«Appartengo a una generazione disgraziata a cavallo fra i vecchi tempi ed i nuovi, e che si trova a disagio in tutti e due. Per di più, come lei non avrà potuto fare a meno di accorgersi, sono privo d’illusioni.» –Tomasi di Lampedusa
LA SOLITUDINE DEL MARATONETA
Alan Sillitoe
Traduzione di V. Mantovani
Minimum Fax
Raccolta di racconti, il primo, il più lungo, dà il titolo al libro.

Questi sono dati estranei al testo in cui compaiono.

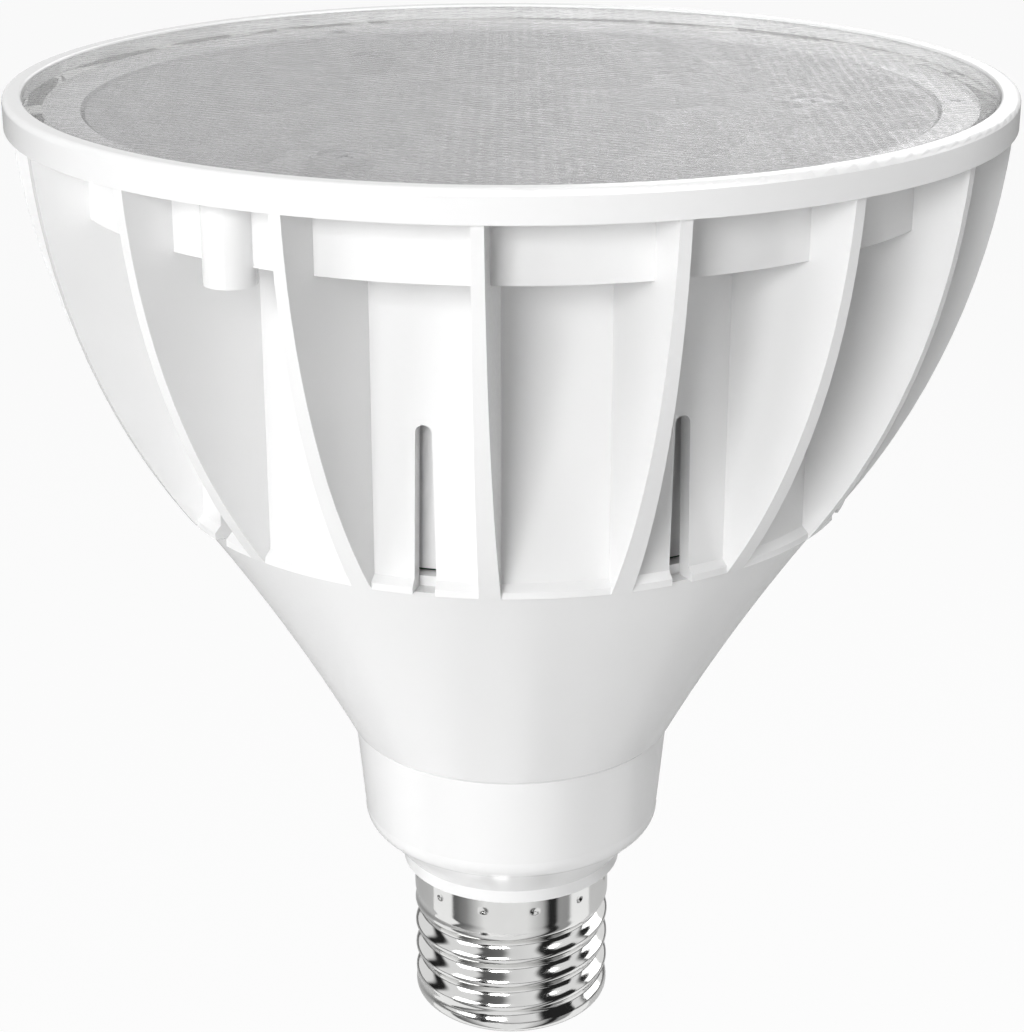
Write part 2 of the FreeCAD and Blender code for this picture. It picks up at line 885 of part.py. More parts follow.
# Driver: an upright board in the lower housing, with its parts on both faces
def make_driver_board():
    half_foot = size("collar_foot_radius") - size("moulded_wall") - size("seat_gap")
    half_top = drum_inner - size("driver_side_gap")
    widest = cone_top - size("moulded_wall") * 3
    body = new_body("driver_board")
    edge = outline(
        body,
        "driver_edge",
        "XZ_Plane",
        [
            (-half_foot, driver_foot),
            (half_foot, driver_foot),
            (half_foot, collar_top),
            (half_top, widest),
            (half_top, driver_top),
            (-half_top, driver_top),
            (-half_top, widest),
            (-half_foot, collar_top),
        ],
    )
    bind(edge, "AttachmentOffset.Base.z", -board_face)
    plate = body.newObject("PartDesign::Pad", "driver_plate")
    plate.Profile = edge
    bind(plate, "Length", size("driver_thickness"))
    keep(body, "driver_board")


def block(label, width, depth, height, x, y, z):
    """A box whose low corner is at x, y, z."""
    item = doc.addObject("Part::Box", label)
    bind(item, "Length", width)
    bind(item, "Width", depth)
    bind(item, "Height", height)
    bind(item, "Placement.Base.x", x)
    bind(item, "Placement.Base.y", y)
    bind(item, "Placement.Base.z", z)
    return item


def drum(label, radius, length, x, y, z, lying=False):
    """A cylinder that stands on x, y, z, or lies along Y from there."""
    item = doc.addObject("Part::Cylinder", label)
    bind(item, "Radius", radius)
    bind(item, "Height", length)
    if lying:
        turn = FreeCAD.Rotation(FreeCAD.Vector(1, 0, 0), -90)
        item.Placement = FreeCAD.Placement(FreeCAD.Vector(0, 0, 0), turn)
    bind(item, "Placement.Base.x", x)
    bind(item, "Placement.Base.y", y)
    bind(item, "Placement.Base.z", z)
    return item


def make_driver_parts():
    width = size("transformer_width")
    depth = size("transformer_depth")
    height = size("transformer_height")
    leg = size("transformer_leg")
    gap = size("fit_gap")
    winding_depth = size("winding_depth")
    core_back = board_face + (winding_depth - depth) / 2
    core_foot = cone_top - height / 2
    block("core_block", width, depth, height, -width / 2, core_back, core_foot)
    window_width = width - leg * 2
    window_height = height - leg * 2
    block(
        "core_window", window_width, depth + OVERRUN * 2, window_height, -window_width / 2,
        core_back - OVERRUN, core_foot + leg,
    )
    core = doc.addObject("Part::Cut", "transformer_core")
    core.Base = doc.getObject("core_block")
    core.Tool = doc.getObject("core_window")
    keep(core, "transformer_core")
    winding = block(
        "transformer_winding", window_width - gap * 2, winding_depth, window_height - gap * 2,
        -window_width / 2 + gap, board_face, core_foot + leg + gap,
    )
    keep(winding, "transformer_winding")
    radius = size("bulk_capacitor_radius")
    level = collar_top + radius / 2
    keep(
        drum(
            "bulk_capacitor", radius, size("bulk_capacitor_length"), size("bulk_capacitor_side"),
            board_face + radius, level,
        ),
        "bulk_capacitor",
    )
    film = size("film_capacitor_width")
    keep(
        block(
            "film_capacitor", film, size("film_capacitor_depth"), size("film_capacitor_height"),
            -film - radius / 2, board_face, level,
        ),
        "film_capacitor",
    )
    disc = size("varistor_radius")
    keep(
        drum(
            "surge_varistor", disc, size("varistor_thickness"), -size("varistor_side"), board_face,
            driver_foot + size("varistor_rise"), lying=True,
        ),
        "surge_varistor",
    )
    body = size("resistor_radius")
    keep(
        drum(
            "fusible_resistor", body, size("resistor_length"), body * 2, board_face + body,
            driver_foot + body,
        ),
        "fusible_resistor",
    )
    rectifier = size("rectifier_width")
    keep(
        block(
            "bridge_rectifier", rectifier, size("rectifier_depth"), rectifier, -rectifier / 2,
            -board_face - size("rectifier_depth"), driver_foot + rectifier / 2,
        ),
        "bridge_rectifier",
    )
    choke = size("choke_radius")
    keep(
        drum(
            "input_choke", choke, size("choke_length"), 0, -board_face - size("choke_length"),
            collar_top + choke * 2, lying=True,
        ),
        "input_choke",
    )
    switch = size("transistor_width")
    keep(
        block(
            "switching_transistor", switch, size("transistor_depth"), size("transistor_height"),
            -size("transistor_side"), -board_face - size("transistor_depth"), core_foot,
        ),
        "switching_transistor",
    )
    can = size("output_capacitor_radius")
    keep(
        drum(
            "output_capacitor", can, size("output_capacitor_length"), size("output_capacitor_side"),
            -board_face - can, core_foot,
        ),
        "output_capacitor",
    )


# Leads: round wires with an arc at every bend, each held at both ends
def make_lead(label, points, radius):
    """A wire through points; each bend is as large as its two runs allow."""
    corners = [FreeCAD.Vector(x.value, y.value, z.value) for x, y, z in points]
    edges = []
    start = corners[0]
    for number in range(1, len(corners) - 1):
        before = corners[number - 1] - corners[number]
        after = corners[number + 1] - corners[number]
        reach = BEND_SHARE * min(before.Length, after.Length)
        inward = before.normalize()
        outward = after.normalize()
        half_turn = (math.pi - inward.getAngle(outward)) / 2
        bend = reach / math.tan(half_turn)
        first = corners[number] + inward * reach
        last = corners[number] + outward * reach
        bisector = (inward + outward).normalize()
        middle = corners[number] + bisector * (math.hypot(bend, reach) - bend)
        edges.append(Part.LineSegment(start, first).toShape())
        edges.append(Part.Arc(first, middle, last).toShape())
        start = last
        print(label, "bend radius", round(bend, 2))
    edges.append(Part.LineSegment(start, corners[-1]).toShape())
    path = Part.Wire(edges)
    direction = corners[1] - corners[0]
    ring = Part.Wire(Part.makeCircle(radius.value, corners[0], direction))
    item = doc.addObject("Part::Feature", label)
    item.Shape = path.makePipeShell([ring], True, True)
    share = item.Shape.Volume / (math.pi * radius.value**2 * path.Length)
    print(label, "length", round(path.Length, 1), "volume share", round(share, 4))
    keep(item, label)


def make_leads():
    radius = size("lead_radius")
    zero = as_size(0)
    sweep = size("lead_sweep")
    middle = (stem_top + driver_foot) / 2
    make_lead(
        "contact_lead",
        [
            (zero, zero, stem_top),
            (zero, zero, stem_top + sweep * 2),
            (-sweep, zero, middle + sweep),
            (-sweep, zero, driver_foot),
        ],
        radius,
    )
    wall_side = size("shell_radius") - size("thread_depth") - size("shell_wall") - radius - size("fit_gap")
    feed = size("neck_radius") / 2
    make_lead(
        "shell_lead",
        [
            (wall_side, zero, thread_foot + size("shell_lead_foot")),
            (wall_side, zero, thread_foot + size("shell_lead_top")),
            (feed, zero, neck_foot + sweep),
            (feed, zero, driver_foot),
        ],
        radius,
    )
    for side, label in ((1, "positive_lead"), (-1, "negative_lead")):
        offset = size("output_lead_offset") * side
        rise = (spreader_top - driver_top) / 3
        make_lead(
            label,
            [
                (offset, zero, driver_top),
                (offset, zero, driver_top + rise),
                (offset, sweep, driver_top + rise * 2),
                (offset, sweep, spreader_top),
            ],
            radius,
        )


make_front_bezel()
make_lens()
make_fin_housing()
make_lower_housing()
make_screw_shell()
make_base_parts()
make_spreader()
make_reflector()
make_board_and_chips()
make_screws()
make_driver_board()
make_driver_parts()
make_leads()

doc.recompute()

for item in doc.Objects:
    if "Invalid" in item.State or "Error" in item.State:
        raise RuntimeError(f"{item.Label} did not build: {item.State}")
for item in pieces:
    if item.Shape.isNull() or not item.Shape.isValid():
        raise RuntimeError(f"{item.Label} has no valid shape")

os.makedirs("parts", exist_ok=True)
for item in pieces:
    item.Shape.exportStep(f"parts/{item.Label}.step")
    print(item.Label, len(item.Shape.Solids), round(item.Shape.Volume, 1))
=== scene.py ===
"""Looks of a par spotlight bulb: finned white housing, clear relief lens and rolled screw base."""

import logging
import math
from dataclasses import dataclass
from enum import Enum
from typing import Protocol

import bpy
import numpy as np
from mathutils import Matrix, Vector


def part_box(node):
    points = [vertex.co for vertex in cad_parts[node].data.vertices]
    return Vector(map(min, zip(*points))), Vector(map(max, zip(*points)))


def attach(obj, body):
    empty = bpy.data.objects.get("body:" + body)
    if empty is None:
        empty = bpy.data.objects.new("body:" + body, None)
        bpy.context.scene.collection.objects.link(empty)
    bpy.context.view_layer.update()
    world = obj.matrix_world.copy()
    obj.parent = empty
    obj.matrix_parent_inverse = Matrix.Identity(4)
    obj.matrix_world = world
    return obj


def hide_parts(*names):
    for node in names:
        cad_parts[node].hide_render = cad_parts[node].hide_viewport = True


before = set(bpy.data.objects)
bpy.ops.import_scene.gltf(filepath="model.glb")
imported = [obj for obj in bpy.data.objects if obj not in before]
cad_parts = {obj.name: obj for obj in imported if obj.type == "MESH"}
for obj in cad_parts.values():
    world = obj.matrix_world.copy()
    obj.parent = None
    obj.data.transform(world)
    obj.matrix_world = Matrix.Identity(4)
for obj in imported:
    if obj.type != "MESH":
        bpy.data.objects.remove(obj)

log = logging.getLogger("spotlight")
MM = 0.001
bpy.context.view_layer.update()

# The photograph's frame and the camera that was fitted to the bulb's circles in it
FRAME_WIDTH = 1024
FRAME_HEIGHT = 1032
FOCAL_PIXELS = 2323.0
AXIS_PIXEL = 511.3
CAMERA_DISTANCE = 280.7 * MM
CAMERA_RISE = 50.3 * MM
CAMERA_PITCH = 20.86
SENSOR_WIDTH = 36.0

Colour = tuple[float, float, float]


class Shade:
    """A shader value: wraps one output socket, so that sums and products write Math nodes."""

    def __init__(self, net: "NodeNet", socket: bpy.types.NodeSocket) -> None:
        """Keep the node net and the socket that holds the value."""
        self.net = net
        self.socket = socket

    def _join(self, operation: str, first: object, second: object) -> "Shade":
        """Write one Math node on two values."""
        node = self.net.add("ShaderNodeMath", {"operation": operation}, {0: first, 1: second})
        return Shade(self.net, node.outputs[0])

    def __add__(self, other: object) -> "Shade":
        """This value plus another."""
        return self._join("ADD", self, other)

    def __radd__(self, other: object) -> "Shade":
        """Another value plus this one."""
        return self._join("ADD", other, self)

    def __sub__(self, other: object) -> "Shade":
        """This value less another."""
        return self._join("SUBTRACT", self, other)

    def __rsub__(self, other: object) -> "Shade":
        """Another value less this one."""
        return self._join("SUBTRACT", other, self)

    def __mul__(self, other: object) -> "Shade":
        """This value times another."""
        return self._join("MULTIPLY", self, other)

    def __rmul__(self, other: object) -> "Shade":
        """Another value times this one."""
        return self._join("MULTIPLY", other, self)

    def sine(self) -> "Shade":
        """The sine of this value in radians."""
        return self._join("SINE", self, 0.0)

    def bearing(self, other: "Shade") -> "Shade":
        """The angle in radians whose sine is along this value and cosine along another."""
        return self._join("ARCTAN2", self, other)

    def ramp(self, low: float, high: float) -> "Shade":
        """This value eased from zero at low to one at high."""
        settings = {"interpolation_type": "SMOOTHSTEP"}
        node = self.net.add("ShaderNodeMapRange", settings, {0: self, 1: low, 2: high})
        return Shade(self.net, node.outputs[0])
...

Ambientati tra le due guerre, nei sobborghi di Nottingham, poverissimi, quasi dickensiani per il grottesco col quale Sillitoe costantemente circonda la vita stentata dei personaggi, sempre all’affannosa ricerca di un modo per sbarcare il lunario.
Ragazzini ladruncoli, famiglie sotto la soglia di sussistenza, focolari lividi, alcool e botte, bande sbandate, la partita di calcio nella nebbia che il Notts perde, proprio alla fine e l’uomo, onesto meccanico, tornando a casa perde tutto anche lui.
Sillitoe racconta di sogni che durano un attimo, ma che si ripetono ingenuamente, della povertà che insegna a camminare guardando in terra, che un penny caduto a qualcuno si può sempre trovare (e lo stesso fanno i poveri moderni, per le ricche strade di Milano); fino all’ultimo racconto, bellissimo, il più esplicitamente autobiografico, con la banda di Frankie Buller, “un ventenne ritardato alla testa di un piccolo esercito di dodicenni”, in guerra con quelli di Sodom, che pensavano fosse il nome di una marca di qualcosa, mica sapevano cosa volesse dire.
Storie da un’altra epoca, terribile, ai cui protagonisti loro malgrado, dal destino inevitabile di vivere sul fondo, Sillitoe, uno che a quel destino riuscì a sfuggire, restituisce l’umanità che neppure loro sapevano di possedere.